In Module 4, it says ConvNet backprop is out of scope of the course because it’s complicated and also because the current framework supported. Why is it complicated? Does it use derivative and the math explained in neural network?
Regards.
In Module 4, it says ConvNet backprop is out of scope of the course because it’s complicated and also because the current framework supported. Why is it complicated? Does it use derivative and the math explained in neural network?
Regards.
Hello @gmazzaglia,
It does use derivative. Andrew explained the math behind the fully connected (FC) layer, but we cannot simply copy it over to Conv because their mechanics are different: in a FC, each weight value applies to exactly one input value while in a Conv, each weight value applies to multiple input values. This introduces a new “shared weight” concept to handle when deriving the backprop equations for ConvNet.
Is it complicated to explain within the scope and goals of the course? Is it complicated to learn? That depends, because our learners come from a wide range of academic backgrounds.
However, there is an optional section in the first week 2 (edit: week 1) assignment where you can see an implementation of the Conv backprop.
Cheers!
Raymond
It’s actually the first assignment in Week 1 of DLS C4 (called Convolutional Model Step by Step) that has an optional (ungraded) section that steps you through constructing the backprop functions for a conv layer and a pooling layer. Then you would just need to paste all that together for all the layers. Professor Ng’s larger point is that here in DLS C4 we have graduated to using TensorFlow for all our real implementations and it (like PyTorch or any of the other major ML frameworks) handles back propagation for us. So we don’t really need to write that code ourselves, but it is useful to understand the fundamentals of how it works to inform our intuitions about how training works for ConvNets.

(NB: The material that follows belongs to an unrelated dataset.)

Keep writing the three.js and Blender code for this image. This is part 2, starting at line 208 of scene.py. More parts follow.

Please read about gradient tape which handles backprop automatically.
Oh, yes! It’s week 1. Thanks, Paul!
Maybe it’s worth saying a bit more to answer this part of the question.
The math is fundamentally the same as in the Feed Forward Network case that we saw in DLS C1. You have a huge composite function and you take the derivative of each function in the series and then use the Chain Rule to construct the partial derivatives at each layer of the final error w.r.t. the parameters of that layer.

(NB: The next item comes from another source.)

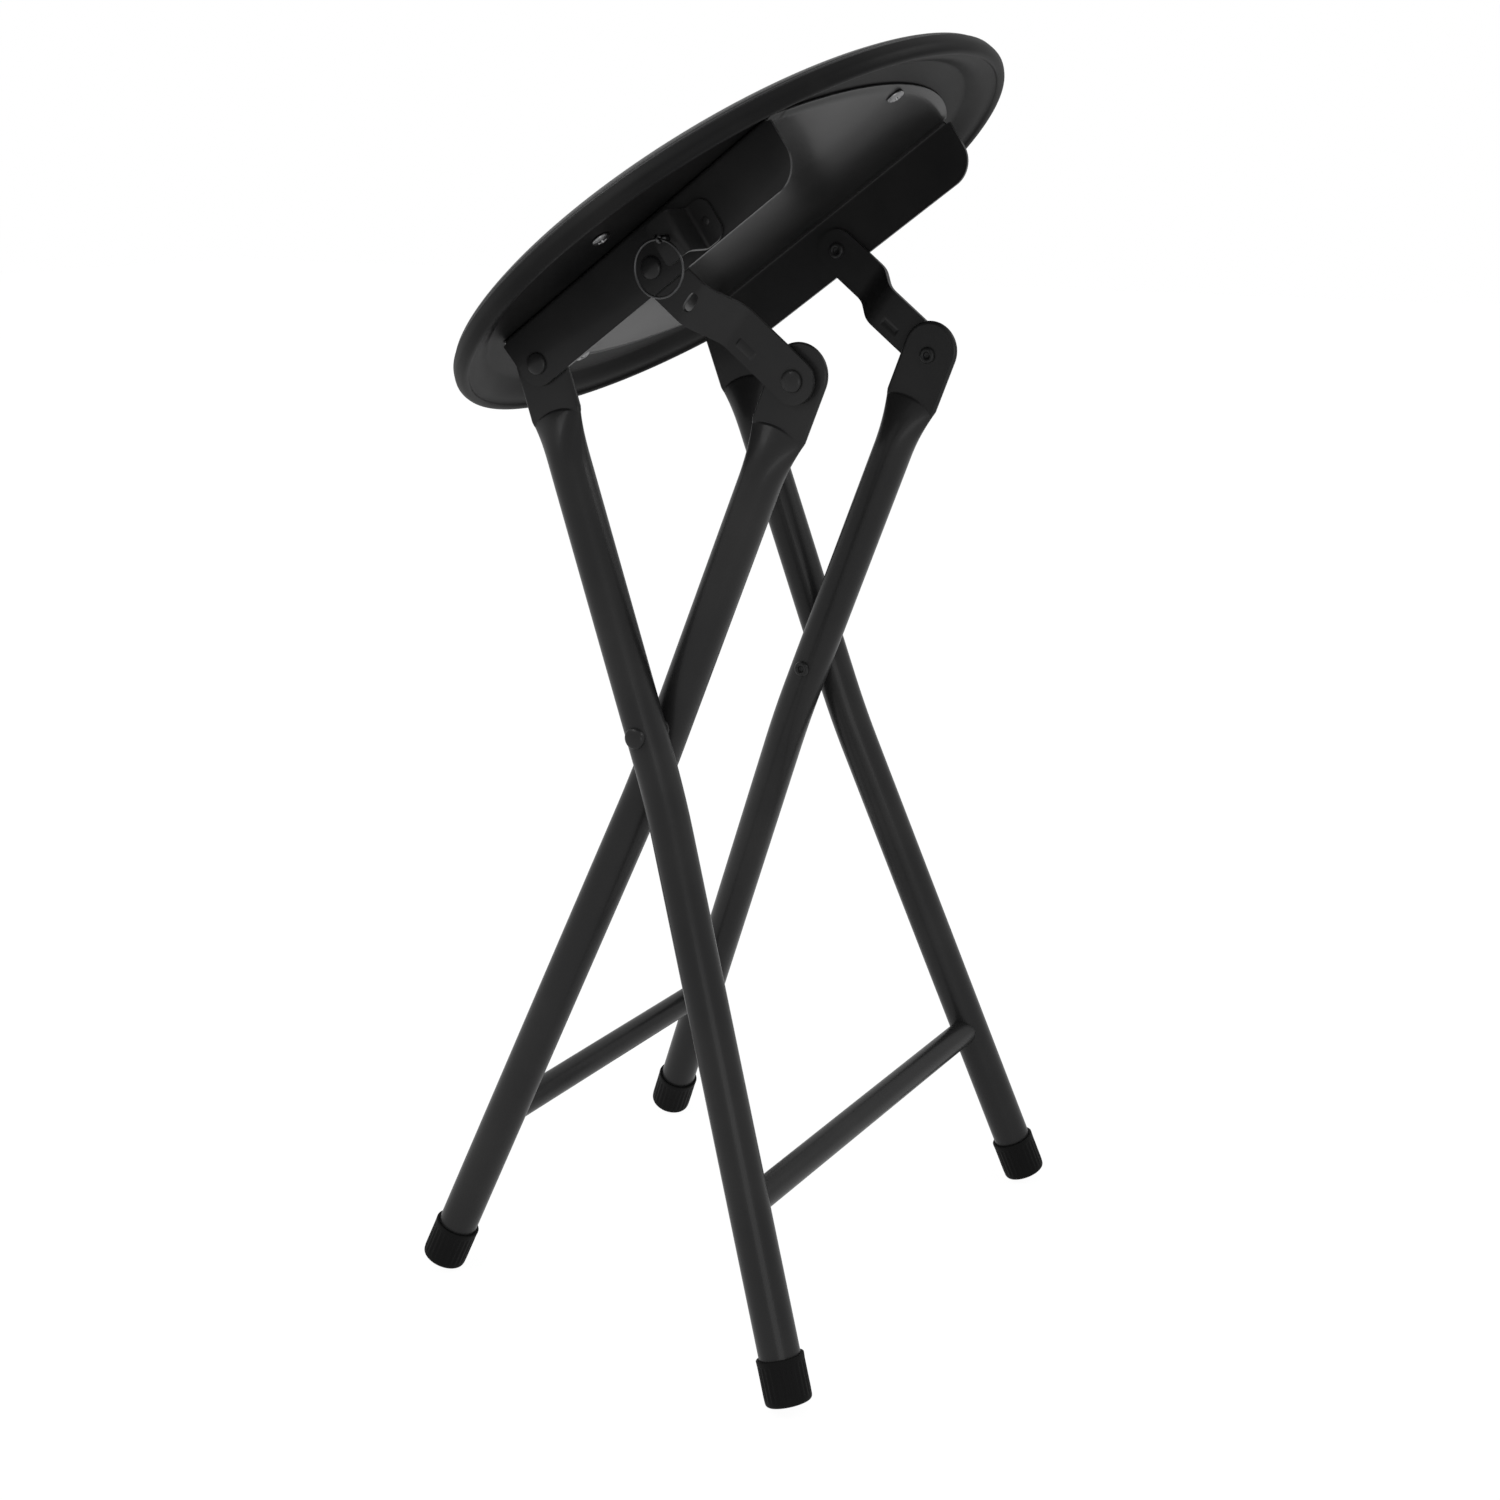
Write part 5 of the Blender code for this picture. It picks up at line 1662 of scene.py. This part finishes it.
@dataclass
class LockSet(SubAssembly):
    """The sprung pin on the left flange: bent bracket, rivet, pin with an eye, spring and wire ring."""

    flange: float = 112.0
    flange_sheet: float = 2.0
    rise: float = 22.0
    gap: float = 0.3
    sheet: float = 1.8
    half: float = 13.0
    plate: Span = (121.0, 138.0)
    bend: float = 3.2
    corners: Span = (3.0, 7.5)
    tab_end: float = 152.0
    tab_rivet: float = 145.0
    pin: float = 2.2
    pin_depth: float = 1.5
    collar: float = 5.2
    collar_at: float = 7.5
    collar_sheet: float = 1.6
    neck: float = 1.4
    eye_y: float = 142.5
    eye_radius: float = 2.1
    eye_wire: float = 0.8
    spring_radius: float = 3.9
    spring_wire: float = 0.5
    spring_turns: int = 5
    ring_radius: float = 15.6
    ring_wire: float = 0.75

    def bracket_grid(self) -> np.ndarray:
        """Gives the bracket's middle surface.

        A bent line runs along the outer plate, down the riser and along the tab, and carries a strip
        whose half width is h - c + sqrt(c^2 - (c - q)^2) within c of each end, q being the distance
        to that end.
        """
        top = self.flange + self.rise - self.sheet / 2
        foot = self.flange + self.gap + self.sheet / 2
        riser = self.plate[1] - self.sheet / 2
        corners = [(riser, top, self.bend), (riser, foot, self.bend)]
        line = rounded_line([(self.plate[0], top, 0.0), *corners, (self.tab_end, foot, 0.0)], 9)
        step = np.linalg.norm(np.diff(line, axis=0), axis=1)
        reach = np.concatenate(([0.0], np.cumsum(step)))
        total, (near, far) = reach[-1], self.corners
        first = near * (1.0 - np.cos(quarter(8)))
        last = total - far * (1.0 - np.cos(np.linspace(math.pi / 2, 0.0, 12)))
        at = np.concatenate((first, np.linspace(near, total - far, 48)[1:-1], last))
        s, y = np.interp(at, reach, line[:, 0]), np.interp(at, reach, line[:, 1])
        width = np.min(
            [
                self.half - c + np.sqrt(np.maximum(c**2 - (c - np.minimum(q, c)) ** 2, 0.0))
                for q, c in ((at, near), (total - at, far))
            ],
            axis=0,
        )
        return positions(s[:, None], -y[:, None], width[:, None] * np.linspace(-1.0, 1.0, 25))

    def build_bracket(self) -> None:
        """Builds the bracket and its small rivet."""
        bracket = Shell().add(self.bracket_grid()).to_object("bent_bracket", SEAT, 55.0)
        thicken(bracket, self.sheet, 0.3)
        self.settle(bracket, "seat", Slot.PAINT, "lock_bracket")
        outer, inner = self.flange + self.gap + self.sheet, self.flange - self.flange_sheet
        line = rounded_line(
            [
                (0.0, outer + 0.7, 0.0),
                (1.9, outer + 0.6, 0.8),
                (2.5, outer + 0.1, 0.3),
                (2.0, outer, 0.1),
                (2.0, inner, 0.1),
                (3.0, inner - 0.1, 0.2),
                (2.8, inner - 1.0, 0.5),
                (0.0, inner - 1.1, 0.0),
            ],
            5,
        )
        grid = revolve(line, 40, Axis.ACROSS, -1.0)
        grid[..., 0] += self.tab_rivet
        self.make("tab_rivet", grid, SEAT, 50.0, "seat", Slot.PAINT, "lock_bracket_rivet")

    def build_pin(self) -> None:
        """Builds the pin with its collar and eye."""
        tip, collar = self.flange - self.pin_depth, self.flange + self.collar_at
        plate, neck = collar + self.collar_sheet, self.eye_y - 2.6
        line = rounded_line(
            [
                (0.0, tip, 0.0),
                (self.pin, tip, 0.9),
                (self.pin, collar, 0.2),
                (self.collar, collar, 0.4),
                (self.collar, plate, 0.4),
                (self.pin, plate, 0.2),
                (self.pin, neck - 1.5, 0.6),
                (self.neck, neck, 0.8),
                (0.0, neck + 0.6, 0.0),
            ],
            5,
        )
        shell = Shell().add(revolve(line, 40, Axis.ACROSS, -1.0), wrap_columns=True)
        turn, eye = around(40), self.eye_radius
        loop = positions(0.0, -self.eye_y + eye * np.cos(turn), eye * np.sin(turn))
        shell.add(sweep(loop, self.eye_wire, 12, True), wrap_rows=True, wrap_columns=True)
        self.settle(shell.to_object("sprung_pin", PIN, 50.0), "pin", Slot.WIRE, "lock_pin")

    def build_spring(self) -> None:
        """Builds the coil between the pin's collar and the bracket's plate."""
        room, radius = self.spring_wire + self.gap, self.spring_radius
        start = self.flange + self.collar_at + self.collar_sheet + room
        end = self.flange + self.rise - self.sheet - room
        part = np.linspace(0.0, 1.0, self.spring_turns * 24 + 1)
        turn = part * self.spring_turns * 2 * math.pi
        coil = positions(radius * np.cos(turn), -(start + (end - start) * part), radius * np.sin(turn))
        grid = sweep(coil, self.spring_wire, 8, False)
        self.make("coil_spring", grid, PIN, 60.0, "seat", Slot.WIRE, "lock_spring")

    def build_ring(self) -> None:
        """Builds the wire ring, which hangs from the pin's eye."""
        turn, radius = around(96), self.ring_radius
        loop = positions(radius * np.cos(turn), 0.0, radius * np.sin(turn) - radius)
        grid = sweep(loop, self.ring_wire, 14, True)
        self.make("wire_ring", grid, EYE, 60.0, "ring", Slot.WIRE, "pull_ring", closed=True)

    def build(self) -> None:
        """Builds the whole lock."""
        self.build_bracket()
        self.build_pin()
        self.build_spring()
        self.build_ring()


# The photo set


@dataclass(frozen=True)
class Lamp:
    """A soft square lamp: its place, what it looks at, its size in metres and its power in watts."""

    name: str
    place: Triple
    target: Triple
    size: float
    power: float


LAMPS = (
    Lamp("key_lamp", (-1.1, -1.5, 2.2), (0.05, 0.0, 0.45), 1.1, 16.0),
    Lamp("rim_lamp", (1.6, 0.9, 1.7), (0.05, 0.0, 0.45), 0.8, 9.0),
    Lamp("low_lamp", (1.3, -1.4, 0.35), (0.05, 0.0, 0.5), 0.9, 5.0),
)


@dataclass
class PhotoSet:
    """Pale floor, white surroundings, soft lamps and the camera."""

    camera_at: Triple = (0.69330, -1.15059, 0.72563)
    yaw: float = -0.5336
    pitch: float = -0.2773
    lens: float = 51.71
    sensor: float = 36.0
    world_level: float = 0.5
    world_glossy: float = 0.4
    floor_reach: float = 9.0
    floor_level: float = -0.0005
    floor_white: Colour = (0.9, 0.9, 0.9)
    floor_roughness: float = 0.9
    floor_glow: float = 1.07
    floor_glossy: float = 0.62
    glow_share: float = 0.9

    def build_camera(self) -> None:
        """Sets the camera where the photograph was taken from.

        It looks along d = (sin yaw cos pitch, cos yaw cos pitch, sin pitch).
        """
        level = math.cos(self.pitch)
        look = Vector((math.sin(self.yaw) * level, math.cos(self.yaw) * level, math.sin(self.pitch)))
        right = Vector((math.cos(self.yaw), -math.sin(self.yaw), 0.0))
        up = right.cross(look)
        data = bpy.data.cameras.new("photo_camera")
        data.lens = self.lens
        data.sensor_width = self.sensor
        camera = bpy.data.objects.new("photo_camera", data)
        camera.matrix_world = Matrix((right, up, -look)).transposed().to_4x4()
        camera.location = Vector(self.camera_at)
        bpy.context.scene.collection.objects.link(camera)
        bpy.context.scene.camera = camera

    def build_floor(self) -> None:
        """Lays a pale floor that nearly gives off its own white to the camera, and keeps the shadow."""
        mesh = bpy.data.meshes.new("studio_floor")
        signs = ((-1.0, -1.0), (1.0, -1.0), (1.0, 1.0), (-1.0, 1.0))
        corners = [(x * self.floor_reach, y * self.floor_reach, self.floor_level) for x, y in signs]
        mesh.from_pydata(corners, [], [(0, 1, 2, 3)])
        floor = bpy.data.objects.new("studio_floor", mesh)
        bpy.context.scene.collection.objects.link(floor)
        skin = {
            "Base Color": (*self.floor_white, 1.0),
            "Roughness": self.floor_roughness,
            "Specular IOR Level": 0.0,
        }
        material, bench, shader = start_material("studio_white", skin)
        glow = bench.add("Emission", {"Strength": self.floor_glow})
        mix = bench.add("MixShader")
        seen = bench.math("MULTIPLY", bench.seen(self.floor_glossy), self.glow_share)
        bench.join(seen, mix.inputs["Fac"])
        bench.join(shader.outputs["BSDF"], mix.inputs[1])
        bench.join(glow.outputs["Emission"], mix.inputs[2])
        output = material.node_tree.nodes["Material Output"]
        bench.join(mix.outputs["Shader"], output.inputs["Surface"])
        mesh.materials.append(material)

    def build_world(self) -> None:
        """Surrounds the stool with white that the camera sees, and a plain level of light."""
        world = bpy.data.worlds.new("studio")
        world.use_nodes = True
        bpy.context.scene.world = world
        bench = Bench(world.node_tree)
        ground = world.node_tree.nodes["Background"]
        bench.fill(ground, {"Color": (1.0, 1.0, 1.0, 1.0)})
        strength = bench.span(bench.seen(self.world_glossy), 0.0, 1.0, (self.world_level, 1.0))
        bench.join(strength, ground.inputs["Strength"])

    def build_lamps(self) -> None:
        """Hangs the soft lamps, each turned towards the stool."""
        for lamp in LAMPS:
            data = bpy.data.lights.new(lamp.name, "AREA")
            data.shape = "SQUARE"
            data.size = lamp.size
            data.energy = lamp.power
            light = bpy.data.objects.new(lamp.name, data)
            light.location = Vector(lamp.place)
            aim = Vector(lamp.target) - Vector(lamp.place)
            light.rotation_euler = aim.to_track_quat("-Z", "Y").to_euler()
            bpy.context.scene.collection.objects.link(light)

    def build(self) -> None:
        """Builds the set."""
        bpy.context.scene.view_settings.view_transform = "Standard"
        self.build_camera()
        self.build_floor()
        self.build_world()
        self.build_lamps()
        LOG.info("photo set ready with %d lamps", len(LAMPS))


def main() -> None:
    """Builds the set and every sub-assembly, in order."""
    logging.basicConfig(level=logging.INFO, format="%(name)s: %(message)s")
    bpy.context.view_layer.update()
    PhotoSet().build()
    finishes = Finishes()
    for part in (SeatPad, SeatTray, Channel, SeatScrews, LegFrame):
        part(finishes).build()
    inner = {"top_y": 84.0, "cross_y": 87.6, "foot_y": 140.5, "lower": 407.0, "tip": 21.5}
    LegFrame(finishes, word="inner", body="inner_legs", place=INNER, **inner).build()
    for part in (Rivets, LinkPair, LockSet):
        part(finishes).build()


if __name__ == "__main__":
    main()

The only thing that makes it more complicated is that there is a lot more variability in the architecture of a ConvNet than there is in a simple Feed Forward net. In the C1 case, all that can change is the number of layers and the activation functions. But now in C4, just look at all the different architectures we seen in the last 4 weeks: ResNet, U-Net, YOLO, Siamese networks. Eeeek! So writing the code is going to require a lot of conditional logic or else you have to create a custom implementation for each architecture.
We can understand the fundamentals of how to take the derivative of a conv layer or a pooling layer in the C4 W1 A1 assignment, which gives us the intuition about what is different here. Then the question is whether it’s really worth it to build all the scaffolding to handle the architectural variability or just let TF handle it for us. ![]()